In sexy South America, Laura Begley discovers she can do more than get by—she can spend, spend, spend

4:30 A.M. The sun will be rising any minute now, as my boyfriend and I leave La Confitería Ideal (384 Suipacha; 54-11/5265-8069), the old-world tango salon that had a cameo in the movie Evita. We're night owls, so we fit right in here: nobody eats dinner until 11, and the tango clubs stay open until dawn. Plus, it's cheap, so we let loose, ordering champagne ($1.75 a glass) at each stop and hailing cabs ($3, maximum) to take us around. It costs only $1.75 to get into La Confitería and the candlelit La Divina Milonga (572 Avda. Independencia; 54-15/5422-1667). The gritty-yet-cool dance hall Salón Canning (1331 Avda. da Scalabrini Ortiz; 54-11/4342-4794) didn't even charge us a cover.
Amount Left $223.50

12:00 P.M. A former convent, Malabia House (1555 Malabia; 54-11/4831-2102; www.malabiahouse.com.ar) is the perfect place to sleep late. Our $115 room faces a quiet courtyard, and the staff serves breakfast all day. A stylish Belgian couple we meet at the communal dining table points us in the direction of some chic boutiques in the surrounding Palermo Viejo district. At Fortunata Alegría (1739 Gurruchaga; 54-11/4831-8197), I spy a curve-hugging strapless jersey-knit dress for $92. Maybe tomorrow. I've had too many medialunas (sweet croissants) today to squeeze into anything that revealing.
Amount Left $108.50

2:15 P.M. An Argentinean friend had two words of advice for us: San Telmo. The cobblestoned colonial neighborhood is home to an amazing Sunday flea market at Plaza Dorrego, where street musicians entertain the crowds and you can find great deals on estate silver and $100 chandeliers.
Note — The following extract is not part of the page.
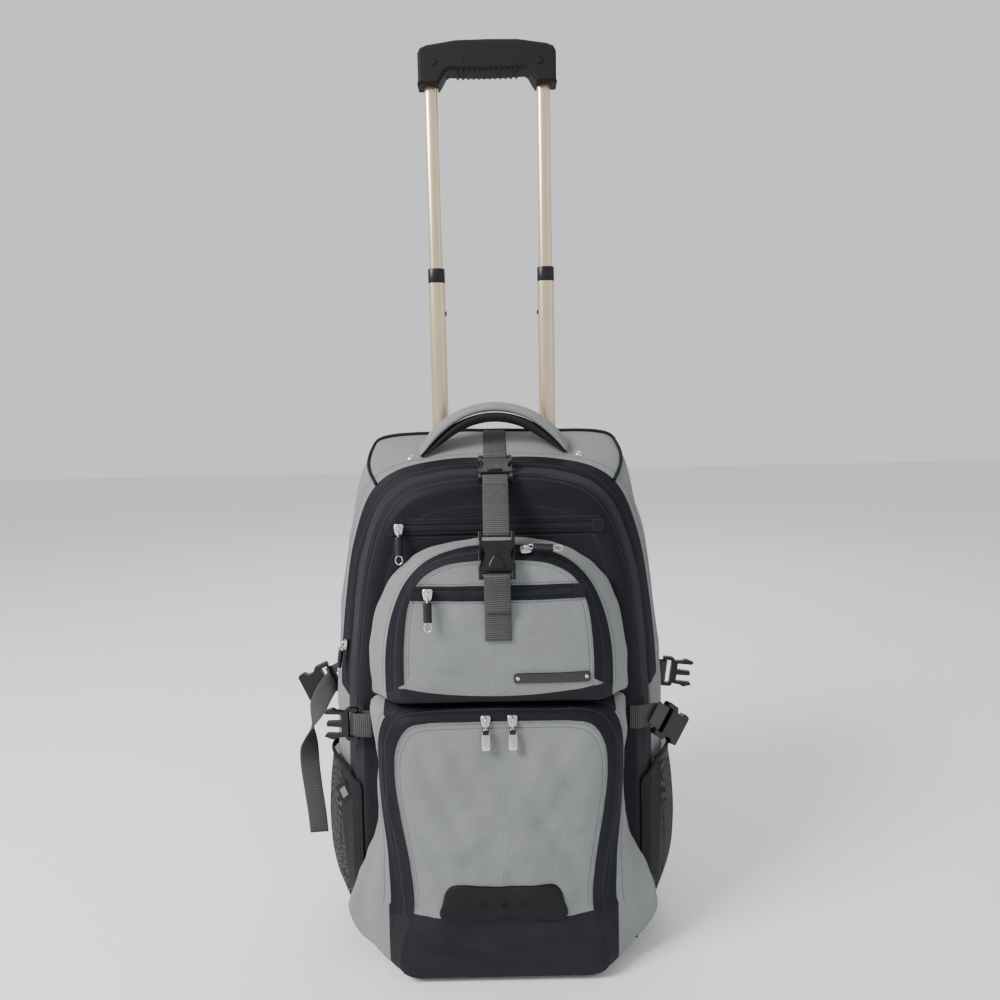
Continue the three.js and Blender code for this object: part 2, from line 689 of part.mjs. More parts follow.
function bezelPlate() {
  const w = bezel.halfWidth;
  const d = bezel.depth / 2;
  const corner = 5;
  const ring = [
    [-w + corner, -d], [w - corner, -d], [w, -d + corner], [w, d - corner],
    [w - corner, d], [-w + corner, d], [-w, d - corner], [-w, -d + corner],
  ];
  const top = bodyTop + 5;
  const body = plate(ring, bezel.thick + 4).translate(0, tubeY, top - (bezel.thick + 4) / 2);
  const holes = sides.flatMap(([, side]) => [
    ovalBar(middleTube, catchProud + seam, outerBottom, middleTop).translate(side * tubeX, tubeY, 0),
    ovalBar(outerTube, seam, outerBottom, outerTop + seam).translate(side * tubeX, tubeY, 0),
  ]);
  return cut(body, ...holes);
}
add('tube_bezel', bezelPlate(), finishes.blackPlastic);

function gripSolid() {
  const w = gripHalfWidth;
  const right = columns('side', 'down')([
    [0, 0], [0.45, 0.5], [0.86, 5], [0.96, 8], [1, 14], [1, gripLeg - 4], [0.975, gripLeg],
    [0.72, gripLeg], [0.66, gripLeg - 5], [0.60, gripArch + 0.5], [0.56, gripArch - 1.5],
    [0.3, gripArch - 0.5], [0, gripArch],
  ]).map(({ side, down }) => [side * w, gripTop - down]);
  const left = right.slice(1, -1).reverse().map(([x, z]) => [-x, z]);
  const bevel = 3;
  const outlinePoints = inset([...right, ...left].map(([x, z]) => v3(x, 0, z)).reverse(), bevel)
    .map((p) => new THREE.Vector2(p.x, p.z));
  const body = new THREE.ExtrudeGeometry(new THREE.Shape(outlinePoints), {
    depth: gripDepth - 2 * bevel,
    bevelEnabled: true, bevelThickness: bevel, bevelSize: bevel, bevelSegments: 1,
  }).rotateX(Math.PI / 2).translate(0, tubeY + gripDepth / 2 - bevel, 0);
  const sockets = sides.map(([, side]) => ovalBar(innerTube, seam, 0, innerTop + seam)
    .translate(side * tubeX, tubeY, 0));
  return cut(body, ...sockets, buttonBox(seam, gripTop - button.sunk, gripTop + button.sunk));
}
// The release button, let into the top of the grip
const button = { halfWidth: 16, halfDepth: 7, sunk: 5, proud: 1 };
const buttonBox = (grow, z0, z1) => box(
  -button.halfWidth - grow, button.halfWidth + grow,
  tubeY - button.halfDepth - grow, tubeY + button.halfDepth + grow, z0, z1,
);
add('handle_grip', gripSolid(), finishes.blackPlastic);
add('release_button', buttonBox(0, gripTop - button.sunk + seam, gripTop + button.proud), finishes.rubber);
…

The antiques stores here are open the rest of the week, too.
Amount Left $108.50

5:00 P.M. Call me shallow, but my favorite thing about tango is the retro shoes. (In my defense, the secret to the complex moves is in the suede soles, which virtually glide across the floor.) I snap up a pair that look like they could have been made by Marc Jacobs, and cost far less ($56), at the fashionable shop Tangobrujo (754 Esmeralda; 54-11/4325-8264).
Amount Left $52.50

6:45 P.M. Dinner is hours away, so we stop for tapas and a glass of Malbec at Gran Bar Danzón (1161 Libertad; 54-11/4811-1108), a modern space with concrete-block walls. The generous bartender even offers samples of other local wines. Total bill: $14. Charge for the tasting: Nada.
Amount Left $38.50

9:00 P.M. For years, many young people here shunned their grandparents' music. But tango has made a massive comeback, and the hippest spot around is La Catedral (4006 Sarmiento; 54-11/4342-4794), in a wildly decorated warehouse. We join in the fun and take a lesson ($2.50 a person). I thought my fab new shoes would make me the star of the dance floor. I was wrong.
Amount Left $33.50

11:30 P.M. We have enough money left over for dinner at Cabaña Las Lilas (516 Alicia Moreau de Justo; 54-11/4313-1336), a packed waterfront steak house. The average cut of Argentinean beef is big enough for two, and the restaurant throws in a platter of appetizers with the cover ($7), so we split the ojo de bife ($13), blow the rest on a good bottle of wine ($12), and gear up for a night of club hopping.